Hmmm that's interesting but at least we move forward :)

I think because you added the following without adding these keys in the properties files, it throws the execption: @Override public Collection<String> getLoadProfileEstimatorConfigurationKeys() { return Arrays.asList("wayang.java.kafkatopicsource.load.prepare", "wayang.java.kafkatopicsource.load.main"); } Maybe try to add a cost function in the java properties file for the kafkatopisource: https://github.com/apache/incubator-wayang/blob/cd4936e665c2978394943117b44853f7ebabbec8/wayang-platforms/wayang-java/src/main/resources/wayang-java-defaults.properties You can copy the one of the collectionsource for now.

To also check it quickly you could also try to not overload the getLoadProfileEstimatorConfigurationKeys() method.
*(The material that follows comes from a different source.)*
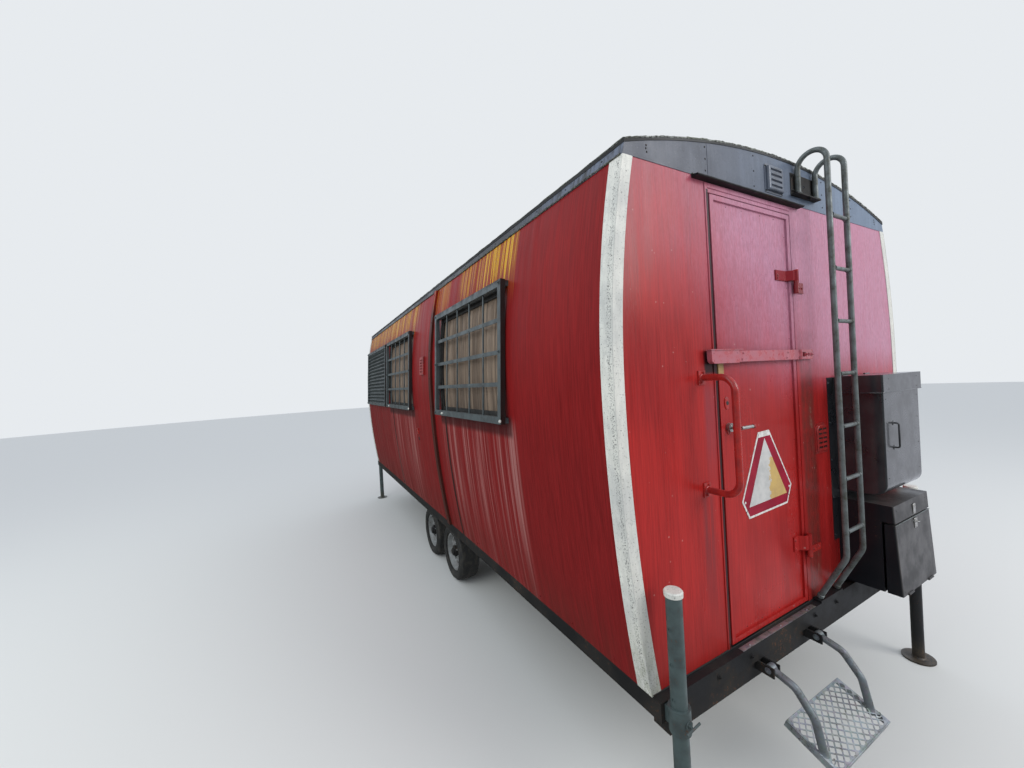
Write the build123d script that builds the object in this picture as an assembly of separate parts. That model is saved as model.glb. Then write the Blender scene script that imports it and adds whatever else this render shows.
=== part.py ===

zkaoudi avatar Feb 09 '24 08:02 zkaoudi

By not overwriting getLoadProfileEstimatorConfigurationKeys() it works. And with the right definitions in the wayang-java-defaults.properties file ist works as well.

KafkaWordCount Example

KafkaTopicSource isInitialized=true [(address, 9), (city, 9), (orderid, 9), (18, 9), (94041, 9), (ordertime, 9), (zipcode, 9), (itemid, 9), (view, 9), (mountain, 9), (item_184, 9), (1497014222380, 9), (state, 9), (ca, 9)] Done.

kamir avatar Feb 09 '24 16:02 kamir

That's awesome! The best way is to provide the keys and add the cost function in the properties file.

Now there are some conflicts in some files.. I will check them out and see if I can resolve them in the weekend.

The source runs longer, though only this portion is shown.